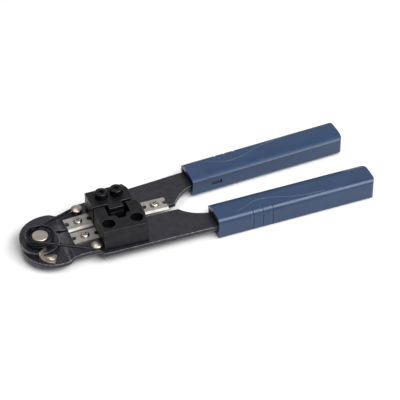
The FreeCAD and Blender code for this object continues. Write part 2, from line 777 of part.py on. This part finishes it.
def make_grip(side):
    """Moulded sleeve: flat inner wall, crowned top and bottom, rounded outer side, hollow mouth."""
    body = new_body(side + "_grip")
    sign = SIDE[side]
    middle = "dim.grip_height / 2"
    inner, outer = "dim.grip_in", "dim.grip_out"
    wall, round_off = "dim.grip_wall_height / 2", "dim.grip_round"
    crown = cap_radius("dim.crown_width", "%s - %s" % (middle, wall))
    length = "dim.grip_end - dim.grip_start"

    def out(expression):
        return "%d * (%s)" % (sign, expression)

    def bend(radius):
        return "%d * %s" % (sign, radius)

    section = new_sketch(body, "section", "dim.grip_start", role="YZ_Plane")
    outline(section, [
        (out(inner), "%s - %s" % (middle, wall), bend(crown)), (out(inner + " + dim.crown_width"), "0"),
        (out("%s - dim.grip_foot" % outer), "0", bend("dim.grip_foot")), (out(outer), "dim.grip_foot"),
        (out(outer), "dim.grip_height - " + round_off, bend(round_off)),
        (out("%s - %s" % (outer, round_off)), "dim.grip_height"),
        (out(inner + " + dim.crown_width"), "dim.grip_height", bend(crown)),
        (out(inner), "%s + %s" % (middle, wall)),
    ])
    pad(body, section, length)

    cap = new_sketch(body, "end_cut", "-1")
    far = "dim.grip_end"
    outline(cap, [
        (far + " - 2.8", out(outer + " + 1")), (far + " - 2.8", out(outer), bend("-3.0")),
        (far + " - 0.2", out(outer + " - 2.4"), bend("-60")),
        (far + " - 0.2", out(inner + " + 1.8"), bend("-2.2")),
        (far + " - 2.0", out(inner)), (far + " - 2.0", out(inner + " - 1")),
        (far + " + 1", out(inner + " - 1")), (far + " + 1", out(outer + " + 1")),
    ])
    pocket(body, cap, "dim.grip_height + 2", upwards=True)

    low = "dim.%s_shank_low" % side
    cavity = new_sketch(body, "tang_slot", low + " - dim.slot_gap")
    box_outline(cavity, "dim.grip_start - 1", "dim.tang_end + 0.3",
                out("dim.tang_in - dim.slot_gap"), out("dim.tang_out + dim.slot_gap"))
    pocket(body, cavity, "dim.plate + 2 * dim.slot_gap", upwards=True)

    mouth = new_sketch(body, "mouth", "dim.grip_start", role="YZ_Plane")
    box_outline(mouth, out(inner + " + dim.grip_skin"), out(outer + " - dim.grip_skin"),
                "dim.grip_skin + 1.0", "dim.grip_height - dim.grip_skin - 1.0")
    pocket(body, mouth, "dim.mouth_depth", upwards=True)

    window = new_sketch(body, "window", "%d * (%s - 1)" % (-sign, inner), role="XZ_Plane")
    box_outline(window, "dim.window_x - dim.window_length / 2", "dim.window_x + dim.window_length / 2",
                "%s - dim.window_height / 2" % middle, "%s + dim.window_height / 2" % middle)
    pocket(body, window, "dim.tang_in - %s + 1.1" % inner, upwards=(side == "front"))

    for index in range(3):
        groove(body, side, index)
    body.Placement = lever_place(side)


def groove(body, side, index):
    """A shallow finger groove down the outer side of a grip and over its top rounding."""
    sign = SIDE[side]
    start = "dim.groove_first + %d * dim.groove_pitch - dim.groove_width / 2" % index
    cut = new_sketch(body, "groove%d" % index, start, role="YZ_Plane")
    wall = "dim.grip_out - dim.groove_depth"
    bend = "dim.grip_round - dim.groove_depth"
    outline(cut, [
        ("%d * (%s)" % (sign, wall), "-1"), ("%d * (%s)" % (sign, wall), "dim.grip_height - dim.grip_round",
                                             "%d * (%s)" % (sign, bend)),
        ("%d * (%s - (%s))" % (sign, wall, bend), "dim.grip_height - dim.groove_depth"),
        ("%d * (%s - (%s))" % (sign, wall, bend), "dim.grip_height + 1"),
        ("%d * (dim.grip_out + 1)" % sign, "dim.grip_height + 1"), ("%d * (dim.grip_out + 1)" % sign, "-1"),
    ])
    pocket(body, cut, "dim.groove_width", upwards=True)


# ---------------------------------------------------------------- the whole tool

for lever_side in SIDE:
    make_lever(lever_side)
    make_post(lever_side)
    make_grip(lever_side)
make_pivot()
make_spring()
make_latch()
make_nest()
make_punch()
make_comb()
make_strain_punch()
for number_of_screw, hand in enumerate(("left", "right")):
    make_block_screw("nest_screw_" + hand, "front", number_of_screw,
                     "dim.block_high - dim.cap_height - dim.nest_sink")
    make_block_screw("punch_screw_" + hand, "rear", number_of_screw, "dim.punch_high - dim.punch_sink")
for blade_name, (blade_side, x, out, tilt, length, width) in BLADES.items():
    make_blade(blade_name, blade_side, x, out, tilt, length, width)
    make_blade_screw(blade_name, blade_side, x, out)
doc.recompute()


# ---------------------------------------------------------------- check and export

pieces = [item for item in doc.Objects if item.TypeId in ("PartDesign::Body", "Part::Feature")]
broken = [item.Name for item in doc.Objects if "Invalid" in item.State or "Error" in item.State]
if broken:
    raise RuntimeError("failed objects: " + ", ".join(broken))
for piece in pieces:
    if piece.Shape.isNull() or not piece.Shape.isValid():
        raise RuntimeError(piece.Label + " has a bad shape")
for piece in pieces:
    piece.Shape.exportStep(os.path.join("parts", piece.Label + ".step"))
    box = piece.Shape.BoundBox
    print("%-22s solids %d  volume %9.1f  x %7.2f..%7.2f  y %7.2f..%7.2f  z %6.2f..%6.2f" % (
        piece.Label, len(piece.Shape.Solids), piece.Shape.Volume,
        box.XMin, box.XMax, box.YMin, box.YMax, box.ZMin, box.ZMax))
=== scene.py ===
import json
import math

import bmesh
import bpy
from mathutils import Matrix, Vector

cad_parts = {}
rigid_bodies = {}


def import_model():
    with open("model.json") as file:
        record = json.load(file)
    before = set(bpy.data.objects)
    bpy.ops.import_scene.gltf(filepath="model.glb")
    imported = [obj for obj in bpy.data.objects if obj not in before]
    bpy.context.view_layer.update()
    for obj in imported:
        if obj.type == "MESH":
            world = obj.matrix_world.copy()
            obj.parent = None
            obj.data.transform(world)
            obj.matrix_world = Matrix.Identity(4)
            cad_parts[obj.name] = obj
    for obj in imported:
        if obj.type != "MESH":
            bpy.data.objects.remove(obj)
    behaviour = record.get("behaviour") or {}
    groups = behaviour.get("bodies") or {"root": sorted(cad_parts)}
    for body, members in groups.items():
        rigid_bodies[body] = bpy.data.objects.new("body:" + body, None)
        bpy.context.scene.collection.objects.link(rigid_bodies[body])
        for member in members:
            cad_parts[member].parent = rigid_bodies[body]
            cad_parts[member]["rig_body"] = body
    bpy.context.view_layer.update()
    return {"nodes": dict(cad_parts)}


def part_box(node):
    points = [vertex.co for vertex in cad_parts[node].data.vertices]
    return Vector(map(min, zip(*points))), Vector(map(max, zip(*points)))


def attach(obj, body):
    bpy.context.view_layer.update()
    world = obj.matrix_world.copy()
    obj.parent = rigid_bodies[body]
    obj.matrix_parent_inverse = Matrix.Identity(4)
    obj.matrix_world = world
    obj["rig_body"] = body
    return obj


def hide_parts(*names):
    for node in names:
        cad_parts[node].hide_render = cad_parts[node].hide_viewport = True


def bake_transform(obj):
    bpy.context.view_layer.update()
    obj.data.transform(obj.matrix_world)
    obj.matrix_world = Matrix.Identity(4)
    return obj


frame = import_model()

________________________

» EXERCISE DIRECTIONS
Give the data again, exactly as it stands.

» RESULT OF THIS TASK
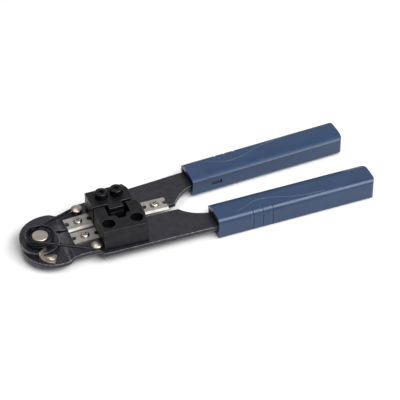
The FreeCAD and Blender code for this object continues. Write part 2, from line 777 of part.py on. This part finishes it.
def make_grip(side):
    """Moulded sleeve: flat inner wall, crowned top and bottom, rounded outer side, hollow mouth."""
    body = new_body(side + "_grip")
    sign = SIDE[side]
    middle = "dim.grip_height / 2"
    inner, outer = "dim.grip_in", "dim.grip_out"
    wall, round_off = "dim.grip_wall_height / 2", "dim.grip_round"
    crown = cap_radius("dim.crown_width", "%s - %s" % (middle, wall))
    length = "dim.grip_end - dim.grip_start"

    def out(expression):
        return "%d * (%s)" % (sign, expression)

    def bend(radius):
        return "%d * %s" % (sign, radius)

    section = new_sketch(body, "section", "dim.grip_start", role="YZ_Plane")
    outline(section, [
        (out(inner), "%s - %s" % (middle, wall), bend(crown)), (out(inner + " + dim.crown_width"), "0"),
        (out("%s - dim.grip_foot" % outer), "0", bend("dim.grip_foot")), (out(outer), "dim.grip_foot"),
        (out(outer), "dim.grip_height - " + round_off, bend(round_off)),
        (out("%s - %s" % (outer, round_off)), "dim.grip_height"),
        (out(inner + " + dim.crown_width"), "dim.grip_height", bend(crown)),
        (out(inner), "%s + %s" % (middle, wall)),
    ])
    pad(body, section, length)

    cap = new_sketch(body, "end_cut", "-1")
    far = "dim.grip_end"
    outline(cap, [
        (far + " - 2.8", out(outer + " + 1")), (far + " - 2.8", out(outer), bend("-3.0")),
        (far + " - 0.2", out(outer + " - 2.4"), bend("-60")),
        (far + " - 0.2", out(inner + " + 1.8"), bend("-2.2")),
        (far + " - 2.0", out(inner)), (far + " - 2.0", out(inner + " - 1")),
        (far + " + 1", out(inner + " - 1")), (far + " + 1", out(outer + " + 1")),
    ])
    pocket(body, cap, "dim.grip_height + 2", upwards=True)

    low = "dim.%s_shank_low" % side
    cavity = new_sketch(body, "tang_slot", low + " - dim.slot_gap")
    box_outline(cavity, "dim.grip_start - 1", "dim.tang_end + 0.3",
                out("dim.tang_in - dim.slot_gap"), out("dim.tang_out + dim.slot_gap"))
    pocket(body, cavity, "dim.plate + 2 * dim.slot_gap", upwards=True)

    mouth = new_sketch(body, "mouth", "dim.grip_start", role="YZ_Plane")
    box_outline(mouth, out(inner + " + dim.grip_skin"), out(outer + " - dim.grip_skin"),
                "dim.grip_skin + 1.0", "dim.grip_height - dim.grip_skin - 1.0")
    pocket(body, mouth, "dim.mouth_depth", upwards=True)

    window = new_sketch(body, "window", "%d * (%s - 1)" % (-sign, inner), role="XZ_Plane")
    box_outline(window, "dim.window_x - dim.window_length / 2", "dim.window_x + dim.window_length / 2",
                "%s - dim.window_height / 2" % middle, "%s + dim.window_height / 2" % middle)
    pocket(body, window, "dim.tang_in - %s + 1.1" % inner, upwards=(side == "front"))

    for index in range(3):
        groove(body, side, index)
    body.Placement = lever_place(side)


def groove(body, side, index):
    """A shallow finger groove down the outer side of a grip and over its top rounding."""
    sign = SIDE[side]
    start = "dim.groove_first + %d * dim.groove_pitch - dim.groove_width / 2" % index
    cut = new_sketch(body, "groove%d" % index, start, role="YZ_Plane")
    wall = "dim.grip_out - dim.groove_depth"
    bend = "dim.grip_round - dim.groove_depth"
    outline(cut, [
        ("%d * (%s)" % (sign, wall), "-1"), ("%d * (%s)" % (sign, wall), "dim.grip_height - dim.grip_round",
                                             "%d * (%s)" % (sign, bend)),
        ("%d * (%s - (%s))" % (sign, wall, bend), "dim.grip_height - dim.groove_depth"),
        ("%d * (%s - (%s))" % (sign, wall, bend), "dim.grip_height + 1"),
        ("%d * (dim.grip_out + 1)" % sign, "dim.grip_height + 1"), ("%d * (dim.grip_out + 1)" % sign, "-1"),
    ])
    pocket(body, cut, "dim.groove_width", upwards=True)


# ---------------------------------------------------------------- the whole tool

for lever_side in SIDE:
    make_lever(lever_side)
    make_post(lever_side)
    make_grip(lever_side)
make_pivot()
make_spring()
make_latch()
make_nest()
make_punch()
make_comb()
make_strain_punch()
for number_of_screw, hand in enumerate(("left", "right")):
    make_block_screw("nest_screw_" + hand, "front", number_of_screw,
                     "dim.block_high - dim.cap_height - dim.nest_sink")
    make_block_screw("punch_screw_" + hand, "rear", number_of_screw, "dim.punch_high - dim.punch_sink")
for blade_name, (blade_side, x, out, tilt, length, width) in BLADES.items():
    make_blade(blade_name, blade_side, x, out, tilt, length, width)
    make_blade_screw(blade_name, blade_side, x, out)
doc.recompute()


# ---------------------------------------------------------------- check and export

pieces = [item for item in doc.Objects if item.TypeId in ("PartDesign::Body", "Part::Feature")]
broken = [item.Name for item in doc.Objects if "Invalid" in item.State or "Error" in item.State]
if broken:
    raise RuntimeError("failed objects: " + ", ".join(broken))
for piece in pieces:
    if piece.Shape.isNull() or not piece.Shape.isValid():
        raise RuntimeError(piece.Label + " has a bad shape")
for piece in pieces:
    piece.Shape.exportStep(os.path.join("parts", piece.Label + ".step"))
    box = piece.Shape.BoundBox
    print("%-22s solids %d  volume %9.1f  x %7.2f..%7.2f  y %7.2f..%7.2f  z %6.2f..%6.2f" % (
        piece.Label, len(piece.Shape.Solids), piece.Shape.Volume,
        box.XMin, box.XMax, box.YMin, box.YMax, box.ZMin, box.ZMax))
=== scene.py ===
import json
import math

import bmesh
import bpy
from mathutils import Matrix, Vector

cad_parts = {}
rigid_bodies = {}


def import_model():
    with open("model.json") as file:
        record = json.load(file)
    before = set(bpy.data.objects)
    bpy.ops.import_scene.gltf(filepath="model.glb")
    imported = [obj for obj in bpy.data.objects if obj not in before]
    bpy.context.view_layer.update()
    for obj in imported:
        if obj.type == "MESH":
            world = obj.matrix_world.copy()
            obj.parent = None
            obj.data.transform(world)
            obj.matrix_world = Matrix.Identity(4)
            cad_parts[obj.name] = obj
    for obj in imported:
        if obj.type != "MESH":
            bpy.data.objects.remove(obj)
    behaviour = record.get("behaviour") or {}
    groups = behaviour.get("bodies") or {"root": sorted(cad_parts)}
    for body, members in groups.items():
        rigid_bodies[body] = bpy.data.objects.new("body:" + body, None)
        bpy.context.scene.collection.objects.link(rigid_bodies[body])
        for member in members:
            cad_parts[member].parent = rigid_bodies[body]
            cad_parts[member]["rig_body"] = body
    bpy.context.view_layer.update()
    return {"nodes": dict(cad_parts)}


def part_box(node):
    points = [vertex.co for vertex in cad_parts[node].data.vertices]
    return Vector(map(min, zip(*points))), Vector(map(max, zip(*points)))


def attach(obj, body):
    bpy.context.view_layer.update()
    world = obj.matrix_world.copy()
    obj.parent = rigid_bodies[body]
    obj.matrix_parent_inverse = Matrix.Identity(4)
    obj.matrix_world = world
    obj["rig_body"] = body
    return obj


def hide_parts(*names):
    for node in names:
        cad_parts[node].hide_render = cad_parts[node].hide_viewport = True


def bake_transform(obj):
    bpy.context.view_layer.update()
    obj.data.transform(obj.matrix_world)
    obj.matrix_world = Matrix.Identity(4)
    return obj


frame = import_model()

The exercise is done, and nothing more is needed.